Continuo a non capire per quale motivo Matteo Renzi continui a ripetere che «il Senato non deve essere elettivo». Questa battaglia quasi ossessiva del nostro presidente del Consiglio resta un mistero di fede, soprattutto se legata all’altra crociata, in tutto e per tutto parallela, quella per cui anche le province non dovrebbero più essere elettive. Tutto questo dovrebbe spingerci a farci una domanda sul perché del fastidio che Renzi (e i dirigenti del Pd che con lui condividono questa strategia) sembra provare per il peso delle consultazioni e per la continua misurazione del consenso che sono la fatica (ma anche il rito obbligato e necessario) di ogni democrazia.

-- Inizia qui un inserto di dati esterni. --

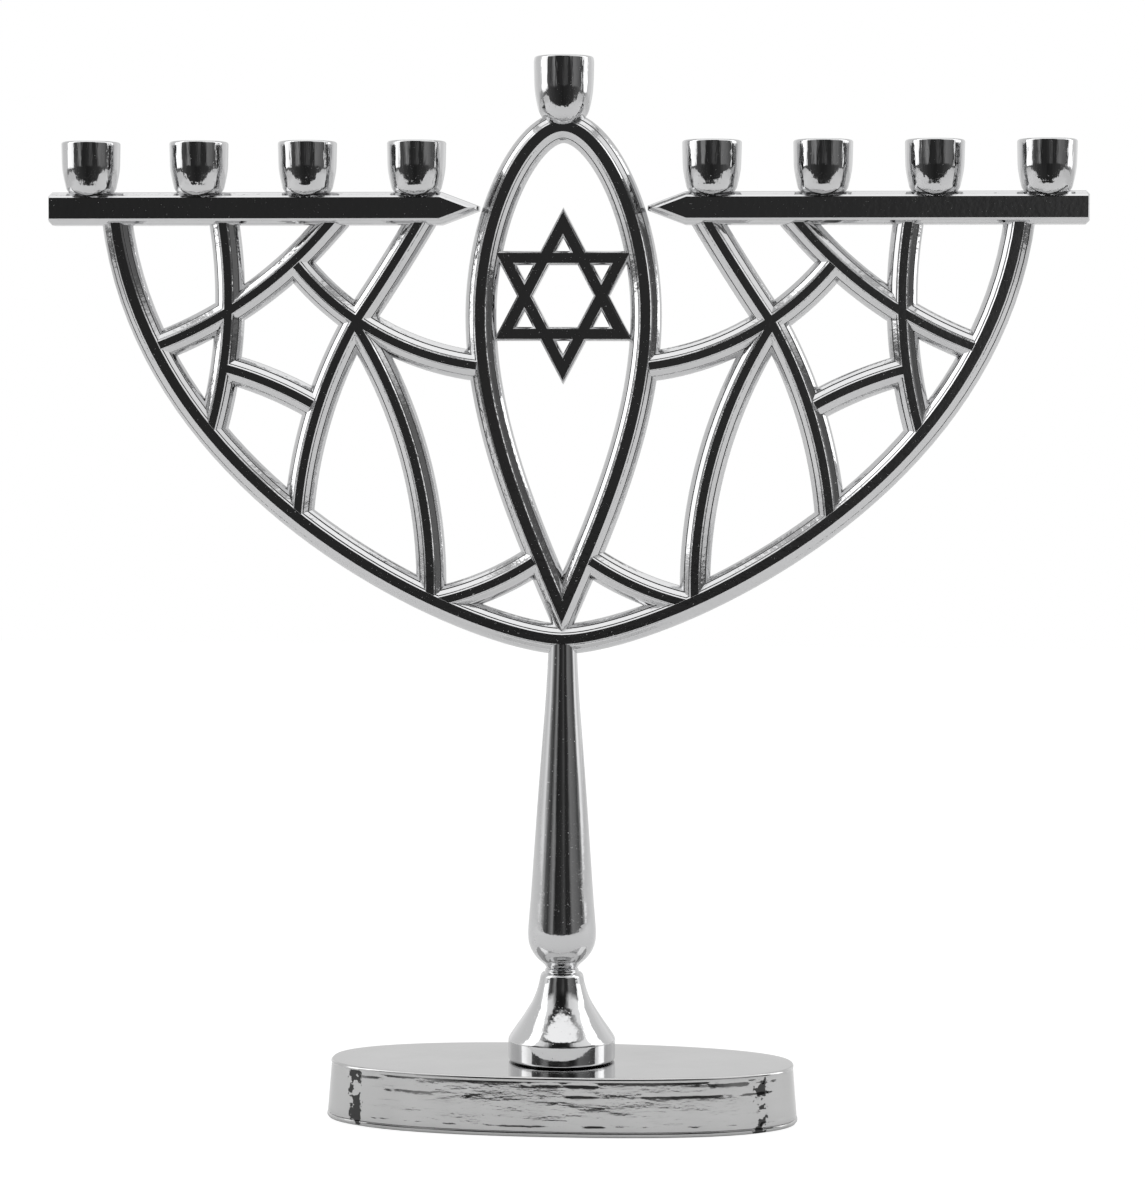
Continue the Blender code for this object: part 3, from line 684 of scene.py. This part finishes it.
def make_rails(material):
    """Bow, oval and the ribs of both sides."""
    bow_mesh = sweep_mesh("bow", bow_line(), whole_section(BOW_QUARTER))
    bow = new_piece("cast_bow", bow_mesh, "fan_metal", "bow")
    oval_mesh = sweep_mesh("oval", oval_line(), whole_section(OVAL_QUARTER), closed=True)
    oval = new_piece("cast_mandorla", oval_mesh, "fan_metal", "mandorla")
    section = whole_section(RIB_QUARTER)
    pieces = [bow, oval]
    meshes = []
    for index, (start, end, bulge, before, after) in enumerate(RIBS):
        line = mirrored(run_on(arc(start, end, bulge, RIB_STEPS), before, after))
        meshes.append(sweep_mesh(f"rib {index}", line, section))
    left = united_mesh("tracery left", meshes)
    right = left.copy()
    right.transform(Matrix.Diagonal((-1.0, 1.0, 1.0, 1.0)))
    for word, ribs in (("left", left), ("right", faced_out(right))):
        pieces.append(new_piece(f"cast_tracery_{word}", ribs, "fan_metal", f"tracery_{word}"))
    for piece in pieces:
        give(piece, material)
        shade(piece)


def bar_outline(low, high, side, inset):
    """Outline of a bar, moved in by inset: clipped outer corners and a pointed inner end."""
    outer, tip = (high.x, low.x) if side > 0 else (low.x, high.x)
    middle = (low.z + high.z) / 2
    half = (high.z - low.z) / 2 - inset
    end = outer - side * inset * BAR_END_SHARE
    clip = max(BAR_CORNER_CLIP - inset * BAR_CLIP_SHRINK, BAR_LEAST_CLIP)
    slope = (high.z - middle - BAR_TIP_HALF_HEIGHT) / BAR_SHOULDER
    slant = inset * math.hypot(1.0, slope)
    tip_half = BAR_TIP_HALF_HEIGHT + slope * inset - slant
    tip_x = tip + side * inset
    if tip_half < BAR_LEAST_TIP:
        tip_x = tip + side * (slant - BAR_TIP_HALF_HEIGHT + BAR_LEAST_TIP) / slope
        tip_half = BAR_LEAST_TIP
    shoulder_x = tip + side * (half + slant - BAR_TIP_HALF_HEIGHT) / slope
    upper = ((end, half - clip), (end - side * clip, half), (shoulder_x, half), (tip_x, tip_half))
    return [(x, middle + z) for x, z in upper] + [(x, middle - z) for x, z in reversed(upper)]


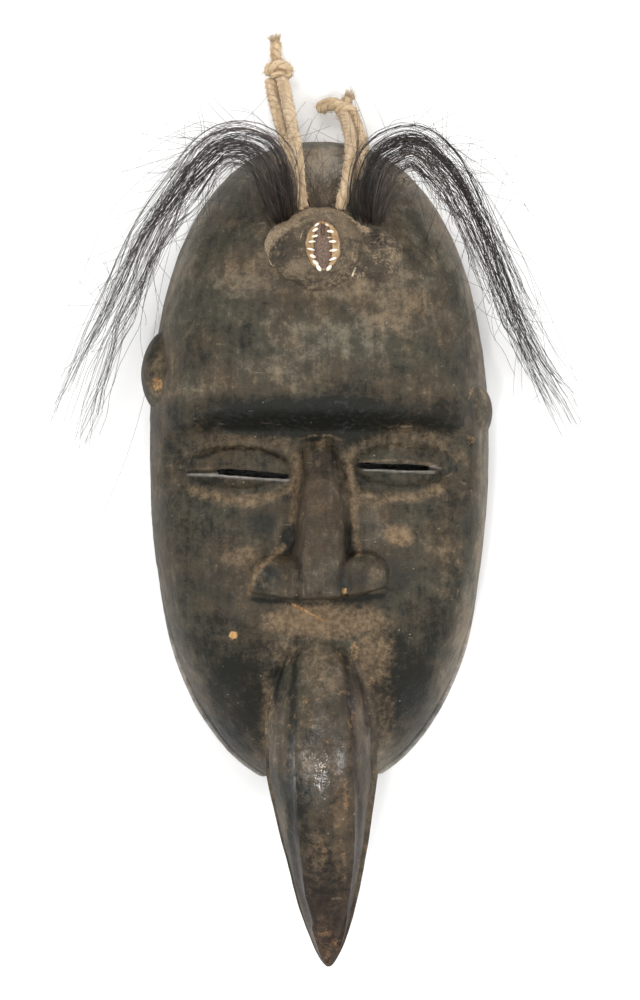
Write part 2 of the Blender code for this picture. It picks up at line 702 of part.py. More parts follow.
def main():
    for old in list(bpy.data.objects):
        bpy.data.objects.remove(old)
    parts = collection("beak_mask")
    cutters = collection("cutters")
    frame = bpy.data.objects.new("mask_frame", None)
    bpy.context.scene.collection.objects.link(frame)

    routes = {
        "cord_left_front": LEFT_FRONT_ROUTE,
        "cord_left_rear": LEFT_REAR_ROUTE,
        "cord_right_front": RIGHT_FRONT_ROUTE,
        "cord_right_rear": RIGHT_REAR_ROUTE,
    }
    passages = [
        cord_cutter(f"{name}_passage", route, PASSAGE_CLEARANCE, cutters, frame)
        for name, route in routes.items()
    ]
    cords = [
        cord_curve(name, cord_points(route), CORD_DIAMETER / 2.0, parts, frame)
        for name, route in routes.items()
    ]

    mask, under = carved_mask(parts, cutters, frame, passages)
    mound, shell = forehead_pieces(parts, cutters, frame, under, passages)

    tufts = []
    grown = (under, grown_copy(mound, cutters, frame))
    for name, stretches in (("hair_tuft_left", LEFT_TUFT), ("hair_tuft_right", RIGHT_TUFT)):
        tuft = tuft_block(name, stretches, parts, frame)
        for tool in (*grown, *passages):
            boolean(tuft, tool, "DIFFERENCE")
        tufts.append(tuft)

    knots = [
        knot("knot_left", LEFT_FRONT_ROUTE[-1], LEFT_KNOT, parts, cutters, frame),
        knot("knot_right", RIGHT_FRONT_ROUTE[-1], RIGHT_KNOT, parts, cutters, frame),
    ]
    for made in knots:
        for tool in passages:
            boolean(made, tool, "DIFFERENCE")

    looks = (
        (material("carved wood", WOOD, 0.55), [mask]),
        (material("resin", RESIN, 0.7), [mound]),
        (material("shell", SHELL, 0.35), [shell]),
        (material("hair", HAIR, 0.5), tufts),
        (material("jute cord", CORD, 0.85), cords + knots),
    )
    for look, pieces in looks:
        for piece in pieces:
            piece.data.materials.clear()
            piece.data.materials.append(look)

    corners = []
    for piece in (mask, mound, shell, *tufts):
        mesh = evaluated_mesh(piece)
        corners += [piece.matrix_world @ v.co for v in mesh.vertices]
        bpy.data.meshes.remove(mesh)
    places = np.array(corners)
    middle = (places.min(axis=0) + places.max(axis=0)) / 2.0
    frame.location = (-middle[0], -middle[1], 0.0)


main()
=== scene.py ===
"""Looks of the beak mask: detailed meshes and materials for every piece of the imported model.

Everything is made about the middle of the face, in metres, with +Y towards the forehead and +Z out
of the front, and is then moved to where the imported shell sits.
"""

import math

import bmesh
import bpy
import numpy as np
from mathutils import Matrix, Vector


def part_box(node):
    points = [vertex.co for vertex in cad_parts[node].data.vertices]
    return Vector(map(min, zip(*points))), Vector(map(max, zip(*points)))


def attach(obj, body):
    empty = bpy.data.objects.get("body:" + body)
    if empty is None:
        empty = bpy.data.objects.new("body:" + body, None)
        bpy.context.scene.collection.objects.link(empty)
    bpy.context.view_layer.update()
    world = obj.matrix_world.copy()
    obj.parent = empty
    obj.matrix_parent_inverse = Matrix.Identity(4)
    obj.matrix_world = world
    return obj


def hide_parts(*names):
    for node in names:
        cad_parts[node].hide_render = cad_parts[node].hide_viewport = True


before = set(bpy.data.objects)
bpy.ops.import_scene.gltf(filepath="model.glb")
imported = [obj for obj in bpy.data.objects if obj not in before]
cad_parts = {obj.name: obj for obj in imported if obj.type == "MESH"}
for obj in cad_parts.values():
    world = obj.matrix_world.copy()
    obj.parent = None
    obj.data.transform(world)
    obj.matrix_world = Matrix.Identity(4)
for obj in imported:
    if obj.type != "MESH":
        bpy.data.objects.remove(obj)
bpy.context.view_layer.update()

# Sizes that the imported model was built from
FACE_HALF_WIDTH = 0.068
FACE_UPPER_LENGTH = 0.124
FACE_LOWER_LENGTH = 0.135
WALL = 0.009
COWRIE_X = 0.022 * FACE_HALF_WIDTH
COWRIE_Y = 0.650 * FACE_UPPER_LENGTH
CORD_DIAMETER = 0.0048
PASSAGE_CLEARANCE = 0.0005
FOREHEAD_HEIGHT = 0.074
BROW_HEIGHT = 0.0645
EYE_HEIGHT = 0.0585
CHEEK_HEIGHT = 0.062
UP = FACE_UPPER_LENGTH
DOWN = FACE_LOWER_LENGTH

# One pixel of the photograph on the face, and the least height of a loose fibre over table or wood
PIXEL = 0.0004
LEAST_HEIGHT = 0.0004

shell_low, shell_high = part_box("cowrie_shell")
SHIFT = Vector(
    (
        (shell_low.x + shell_high.x) / 2.0 - COWRIE_X,
        (shell_low.y + shell_high.y) / 2.0 - COWRIE_Y,
        0.0,
    )
)


# Numbers and noise


def ease(start, end, value):
    """Runs smoothly from 0 where value is start to 1 where it is end."""
    t = np.clip((value - start) / (end - start), 0.0, 1.0)
    return t * t * (3.0 - 2.0 * t)


def unit(vector):
    return vector / np.linalg.norm(vector)


def full_turn(count):
    """count angles, evenly spaced round a circle."""
    return np.linspace(0.0, 2.0 * math.pi, count, endpoint=False)


def evenly(values, steps, count):
    """count of the values, spaced evenly along the run of the steps between them."""
    run = np.concatenate(([0.0], np.cumsum(steps)))
    return np.interp(np.linspace(0.0, run[-1], count), run, values)


def lattice(ix, iy, iz, seed):
    """A number from -1 to 1 for each whole-numbered place."""
    h = (ix * 374761393 + iy * 668265263 + iz * 1442695041 + seed * 1274126177) & 0xFFFFFFFF
    h = ((h ^ (h >> 13)) * 1274126177) & 0xFFFFFFFF
    h = h ^ (h >> 16)
    return (h & 0xFFFF) / 32767.5 - 1.0


def noise(points, size, seed):
    """Smooth noise from -1 to 1 at points, with lumps of about the given size."""
    p = np.asarray(points) / np.asarray(size)
    low = np.floor(p).astype(np.int64)
    f = p - low
    f = f * f * (3.0 - 2.0 * f)
    total = 0.0
    for dx in (0, 1):
        wx = f[:, 0] if dx else 1.0 - f[:, 0]
        for dy in (0, 1):
            wy = f[:, 1] if dy else 1.0 - f[:, 1]
            for dz in (0, 1):
                wz = f[:, 2] if dz else 1.0 - f[:, 2]
                corner = lattice(low[:, 0] + dx, low[:, 1] + dy, low[:, 2] + dz, seed)
                total = total + wx * wy * wz * corner
    return total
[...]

Va ricordato che le elezioni politiche in questo scenario si svolgerebbero – grazie alla riforma elettorale voluta dal premier – con lo sbarramento più alto mai conosciuto in Italia, le europee hanno già una soglia fissata al quattro per cento, il finanziamento ai partiti è stato appena abolito per tutti, e anche i rimborsi elettorali per Strasburgo sono legati al raggiungimento di una soglia molto alta (prima potevi non ottenere rappresentanza ma venire rimborsato se arrivavi al 2 per cento). Gli eletti verrebbero designati per lista bloccata dai leader di partito, e non dagli elettori. Il paradosso che si può verificare, visto il premio di maggioranza dell’Italicum, è che un partito del 25%, che il premio porta al 51% dei seggi (che sarebbero nominati e non scelti), se la sua coalizione arrivasse al 37% (è un dato possibile, anche oggi, secondo i sondaggi) controllerebbe da solo il cuore del sistema politico. Viste le percentuali di affluenza, un partito che prende un quarto dei voti (magari con il 15% dei possibili elettori) potrebbe controllare il 50 per cento del Parlamento: se non è una oligarchia, sicuramente è una olicrazia (un governo dai pochi suffragi).
Non sarà un disegno autoritario – autoritari sono i regimi in cui non si vota più – di sicuro queste due crociate “abolizioniste” su Senato e Province, e quella contro l’elettività e a favore delle designazioni e dei rappresentanti nominatl, sono il frutto di una strategia populista che nel nome dell’anticasta cerca di eliminare qualsiasi disturbo al manovratore, qualsiasi corpo intermedio, qualsiasi vincolo. Per motivi a dir poco incomprensibili, tra l’altro – in questo scenario i sindaci diventerebbero una figura di rappresentanza sostitutiva impropria, spostati come figuranti da un luogo all’altro, ora al livello del Senato, ora al livello delle Province, anche loro nominati, in sostituzione degli eletti: francamente i sindaci dovrebbero occuparsi di fare i sindaci, che – come è noto – hanno già sulle spalle un mestiere impegnativo.
Il leader – in questo sistema che si profila – non deve conquistare potere grazie al consenso, ai voti, al raggiungimento di una soglia credibile di suffragi, ma viene aiutato con artifici che eliminano la concorrenza e abbassa la percentuale di consensi che gli serve. Ovviamente su questo disegno grava l’ombra di due imperdonabili menzogne: la prima è quella del presunto “risparmio”. Sulla democrazia, bisognerebbe premettere, non si risparmia: la democrazia è per definizione un costo, e uno spreco di tempo. Altrimenti si dovrebbe ammettere le dittature vincono qualsiasi sfida in termini di “efficienza”. Ma il bello è che i risparmi ventilati come l’unica vera motivazione discriminante, per sostenere scelte tanto radicali, di fatto non ci sono. Non si risparmia sulle province, che resterebbero in piedi con la loro struttura amministrativa, e non si risparmierebbe nemmeno sul Senato, dove l’unica spesa abolita sarebbero le indennità (meno di 80 milioni su oltre un miliardo di spesa).
Se questo improvvisato ma pericoloso disegno di ristrutturazione istituzionale fosse stato proposto, chessó, da Silvio Berlusconi , probabilmente il popolo della sinistra sarebbe sceso in piazza a fare le barricate. Siccome la propone un leader (che fra l’altro non è stato ancora eletto) si sorride alle battute contro i Costituzionalisti e alle accuse di corporativismo verso il presidente del Senato Grasso: povera patria.